Wie kann ich also bibelgläubig sein, wenn ich so "offensichtliche" Widersprüche und Grausamkeiten Gottes hinnehmen?

Das Problem liegt hier (wie meiner Meinung nach häufig) nicht in der Bibel selbst, sondern in den Annahmen derjenigen, die die Bibel lesen.
In 2.Mose 20 etc. wird der Satzteil "im Falle derer, die mich hassen" auf die (Vor-)Väter bezogen. Allein dadurch entsteht der Eindruck des unethischen Verhalten Gottes und der angebliche Widerspruch zu Hesekiel 18. Diese Annahme wird heutzutage möglicherweise deswegen gerne gemacht, da die Ansicht vom "grausamen Gott des alten Testaments" allgemein akzeptiert wird.

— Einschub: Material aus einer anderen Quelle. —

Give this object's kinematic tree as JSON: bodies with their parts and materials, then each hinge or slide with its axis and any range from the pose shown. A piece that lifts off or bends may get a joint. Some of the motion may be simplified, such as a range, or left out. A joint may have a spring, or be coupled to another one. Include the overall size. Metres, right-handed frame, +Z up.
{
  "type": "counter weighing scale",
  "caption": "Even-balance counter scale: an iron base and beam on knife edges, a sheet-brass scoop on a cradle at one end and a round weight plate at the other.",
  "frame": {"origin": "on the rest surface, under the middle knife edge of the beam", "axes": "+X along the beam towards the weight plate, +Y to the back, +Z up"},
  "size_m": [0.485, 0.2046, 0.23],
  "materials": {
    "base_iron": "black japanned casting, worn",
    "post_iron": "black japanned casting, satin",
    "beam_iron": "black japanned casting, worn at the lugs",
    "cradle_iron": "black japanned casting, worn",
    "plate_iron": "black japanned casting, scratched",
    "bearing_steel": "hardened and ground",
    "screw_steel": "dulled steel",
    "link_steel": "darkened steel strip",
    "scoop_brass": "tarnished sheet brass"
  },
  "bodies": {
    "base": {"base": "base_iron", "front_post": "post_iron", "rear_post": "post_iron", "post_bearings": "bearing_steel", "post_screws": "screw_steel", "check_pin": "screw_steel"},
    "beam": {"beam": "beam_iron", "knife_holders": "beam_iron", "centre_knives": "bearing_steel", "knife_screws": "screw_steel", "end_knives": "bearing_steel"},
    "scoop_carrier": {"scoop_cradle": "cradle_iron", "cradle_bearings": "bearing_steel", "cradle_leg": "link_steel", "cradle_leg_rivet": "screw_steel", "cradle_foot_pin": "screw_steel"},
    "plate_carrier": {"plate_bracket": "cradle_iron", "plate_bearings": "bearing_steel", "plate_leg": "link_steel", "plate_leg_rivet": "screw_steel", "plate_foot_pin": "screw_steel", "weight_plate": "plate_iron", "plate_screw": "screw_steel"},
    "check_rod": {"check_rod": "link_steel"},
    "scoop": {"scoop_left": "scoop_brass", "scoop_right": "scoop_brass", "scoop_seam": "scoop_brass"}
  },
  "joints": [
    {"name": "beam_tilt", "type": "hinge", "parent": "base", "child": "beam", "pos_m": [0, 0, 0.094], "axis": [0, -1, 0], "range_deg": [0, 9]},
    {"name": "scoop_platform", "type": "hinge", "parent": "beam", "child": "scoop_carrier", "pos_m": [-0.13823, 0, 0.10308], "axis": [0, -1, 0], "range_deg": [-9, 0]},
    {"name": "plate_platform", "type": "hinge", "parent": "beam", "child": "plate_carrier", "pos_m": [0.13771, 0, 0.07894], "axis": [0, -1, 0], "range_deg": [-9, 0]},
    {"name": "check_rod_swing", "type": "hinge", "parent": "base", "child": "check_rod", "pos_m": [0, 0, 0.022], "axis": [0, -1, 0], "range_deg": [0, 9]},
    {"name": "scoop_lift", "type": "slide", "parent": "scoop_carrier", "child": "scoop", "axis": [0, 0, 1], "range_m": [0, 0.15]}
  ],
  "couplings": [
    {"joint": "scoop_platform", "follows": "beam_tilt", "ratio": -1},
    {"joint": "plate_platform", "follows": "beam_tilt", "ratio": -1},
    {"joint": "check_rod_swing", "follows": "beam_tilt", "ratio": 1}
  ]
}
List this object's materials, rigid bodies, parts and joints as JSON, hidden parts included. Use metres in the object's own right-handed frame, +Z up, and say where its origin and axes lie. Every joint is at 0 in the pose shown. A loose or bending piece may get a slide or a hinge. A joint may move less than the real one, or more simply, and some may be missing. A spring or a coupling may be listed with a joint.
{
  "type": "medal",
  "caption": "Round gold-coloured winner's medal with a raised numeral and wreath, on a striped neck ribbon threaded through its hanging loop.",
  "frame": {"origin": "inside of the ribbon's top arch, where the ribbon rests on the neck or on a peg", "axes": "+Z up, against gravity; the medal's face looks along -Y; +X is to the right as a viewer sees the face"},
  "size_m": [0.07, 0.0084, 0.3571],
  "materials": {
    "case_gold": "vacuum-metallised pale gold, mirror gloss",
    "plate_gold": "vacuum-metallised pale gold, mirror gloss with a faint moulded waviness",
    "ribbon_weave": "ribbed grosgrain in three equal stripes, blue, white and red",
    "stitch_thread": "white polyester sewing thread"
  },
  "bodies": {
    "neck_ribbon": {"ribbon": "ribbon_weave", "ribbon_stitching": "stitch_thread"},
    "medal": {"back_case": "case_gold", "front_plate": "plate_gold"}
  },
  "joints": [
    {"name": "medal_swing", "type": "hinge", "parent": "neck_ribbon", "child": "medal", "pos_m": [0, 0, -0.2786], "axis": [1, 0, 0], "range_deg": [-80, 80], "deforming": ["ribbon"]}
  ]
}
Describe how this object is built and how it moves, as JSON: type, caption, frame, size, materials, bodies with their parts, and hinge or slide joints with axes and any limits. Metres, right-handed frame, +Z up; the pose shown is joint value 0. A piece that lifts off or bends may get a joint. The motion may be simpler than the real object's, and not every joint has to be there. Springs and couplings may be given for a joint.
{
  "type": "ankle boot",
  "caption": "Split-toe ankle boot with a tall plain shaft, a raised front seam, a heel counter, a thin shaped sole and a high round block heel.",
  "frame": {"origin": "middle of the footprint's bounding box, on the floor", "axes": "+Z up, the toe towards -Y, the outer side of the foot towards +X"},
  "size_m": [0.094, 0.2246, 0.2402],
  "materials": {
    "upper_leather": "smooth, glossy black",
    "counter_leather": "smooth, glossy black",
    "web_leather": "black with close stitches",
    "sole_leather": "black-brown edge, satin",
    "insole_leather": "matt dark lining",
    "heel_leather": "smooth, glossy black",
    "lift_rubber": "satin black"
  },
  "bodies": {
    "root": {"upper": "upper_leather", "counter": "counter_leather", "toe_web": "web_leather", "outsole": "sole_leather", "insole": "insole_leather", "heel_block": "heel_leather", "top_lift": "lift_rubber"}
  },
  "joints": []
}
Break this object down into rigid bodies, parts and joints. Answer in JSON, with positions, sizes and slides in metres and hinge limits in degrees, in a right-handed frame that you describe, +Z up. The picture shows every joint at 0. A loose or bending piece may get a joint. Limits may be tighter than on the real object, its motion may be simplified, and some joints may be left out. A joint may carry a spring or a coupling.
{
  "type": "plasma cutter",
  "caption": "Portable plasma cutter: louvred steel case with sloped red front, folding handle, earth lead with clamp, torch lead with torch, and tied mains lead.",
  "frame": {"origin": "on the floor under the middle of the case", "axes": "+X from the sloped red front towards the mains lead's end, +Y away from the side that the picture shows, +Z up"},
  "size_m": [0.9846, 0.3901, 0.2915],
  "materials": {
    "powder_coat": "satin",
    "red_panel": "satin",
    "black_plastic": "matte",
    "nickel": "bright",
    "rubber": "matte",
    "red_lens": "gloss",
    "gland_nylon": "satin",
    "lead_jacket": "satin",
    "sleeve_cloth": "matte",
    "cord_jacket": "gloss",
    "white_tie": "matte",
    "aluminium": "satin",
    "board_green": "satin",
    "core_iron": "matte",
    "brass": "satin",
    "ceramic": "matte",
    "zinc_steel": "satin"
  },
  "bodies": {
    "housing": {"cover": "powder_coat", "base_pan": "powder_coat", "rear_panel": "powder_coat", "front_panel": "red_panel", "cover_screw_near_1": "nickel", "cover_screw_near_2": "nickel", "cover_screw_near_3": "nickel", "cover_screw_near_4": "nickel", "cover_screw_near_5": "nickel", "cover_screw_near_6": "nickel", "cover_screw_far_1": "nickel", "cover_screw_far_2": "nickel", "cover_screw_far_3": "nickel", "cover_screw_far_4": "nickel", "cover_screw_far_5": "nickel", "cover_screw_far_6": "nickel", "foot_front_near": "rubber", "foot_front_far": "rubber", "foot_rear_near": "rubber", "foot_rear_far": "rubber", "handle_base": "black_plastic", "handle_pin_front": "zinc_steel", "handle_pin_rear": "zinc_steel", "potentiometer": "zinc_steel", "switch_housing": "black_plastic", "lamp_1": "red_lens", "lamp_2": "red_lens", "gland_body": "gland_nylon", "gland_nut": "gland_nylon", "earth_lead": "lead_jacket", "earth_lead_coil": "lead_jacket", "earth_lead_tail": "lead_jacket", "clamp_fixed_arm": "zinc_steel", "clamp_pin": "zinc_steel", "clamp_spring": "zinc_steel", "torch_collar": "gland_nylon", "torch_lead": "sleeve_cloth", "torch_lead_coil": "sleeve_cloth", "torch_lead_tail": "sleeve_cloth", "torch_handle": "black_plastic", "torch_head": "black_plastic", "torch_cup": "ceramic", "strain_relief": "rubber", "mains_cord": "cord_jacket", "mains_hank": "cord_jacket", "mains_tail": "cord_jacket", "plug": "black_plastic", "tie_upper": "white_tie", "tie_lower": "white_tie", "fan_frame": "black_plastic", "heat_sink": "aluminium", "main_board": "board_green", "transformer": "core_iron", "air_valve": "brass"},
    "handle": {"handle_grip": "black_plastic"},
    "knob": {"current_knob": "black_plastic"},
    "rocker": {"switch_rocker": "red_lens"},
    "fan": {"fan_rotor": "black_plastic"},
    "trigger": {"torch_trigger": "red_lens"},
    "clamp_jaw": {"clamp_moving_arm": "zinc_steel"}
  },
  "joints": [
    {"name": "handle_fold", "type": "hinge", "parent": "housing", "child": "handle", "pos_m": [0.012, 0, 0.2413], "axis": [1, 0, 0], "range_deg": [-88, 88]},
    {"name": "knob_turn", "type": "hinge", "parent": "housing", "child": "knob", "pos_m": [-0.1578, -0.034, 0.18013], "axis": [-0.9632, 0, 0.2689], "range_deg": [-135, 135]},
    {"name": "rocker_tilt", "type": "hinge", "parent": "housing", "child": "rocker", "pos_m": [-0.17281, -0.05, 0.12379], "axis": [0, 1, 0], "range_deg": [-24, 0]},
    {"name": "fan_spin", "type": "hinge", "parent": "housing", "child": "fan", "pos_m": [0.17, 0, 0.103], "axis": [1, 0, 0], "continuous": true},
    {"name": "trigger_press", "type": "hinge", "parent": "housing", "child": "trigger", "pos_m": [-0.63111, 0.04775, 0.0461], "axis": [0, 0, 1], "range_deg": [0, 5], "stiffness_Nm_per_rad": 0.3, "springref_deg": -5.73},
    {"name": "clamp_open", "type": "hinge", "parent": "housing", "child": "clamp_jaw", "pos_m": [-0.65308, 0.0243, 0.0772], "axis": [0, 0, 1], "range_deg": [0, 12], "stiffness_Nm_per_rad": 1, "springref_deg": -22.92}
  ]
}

Als ich aber genauer hinschaute, bemerkte ich, dass dieser Nebensatz auch auf alle vier Generationen bezogen werden kann. Dann versteht man den Satz so: "Erst wenn ihr drei bis vier Generationen lang gegen mich (Gott) steht (d.h. mich hasst), werde ich euch für eure Sünden zur Verantwortung ziehen." In diesem Fall werden die Sünden kontinuierlich von allen vier Generationen getrieben, also hat jeder seine eigene Schuld.

Bei diesem Verständnis verschwindet sofort der angebliche Widerspruch zu Hesekiel 18 und das scheinbare unethische Verhalten Gottes. Die Interpretation ist meiner Meinung auch nicht weit her geholt. Trotzdem wird sie munter weiter verbreitet.

Was ist die Ursache hierfür? Nach meiner Einschätzung die heute weit verbreitete kritiklose Übernahme von Erwartungen, was man in der Bibel vorfindet, nämlich Widersprüche, Vorurteile und (un-)ethische Normen barbarischer Völker des Altertums und ein sinnloses Gottesbild. Damit verbunden ist auch der Mangel an Bereitschaft, etwas von allen Seiten zu überdenken, bevor man es sich als Meinung zu eigen macht (Das alles betrifft natürlich genauso gläubige Menschen). Wenn man dann religions- und bibelkritisch eingestellt ist, dann übernimmt man gerne in Bezug auf diese Bibeltexte Vorurteile, die einer genaueren Prüfung nicht standhalten. Außerdem ist es natürlich viel einfacher, eine Liste von angeblichen Widersprüchen irgenwohin zu kopieren, als jeden Text genau zu analysieren, was viel Arbeit macht. Damit kann man zumindest bei diesem Bibeltext die Kritik erklären.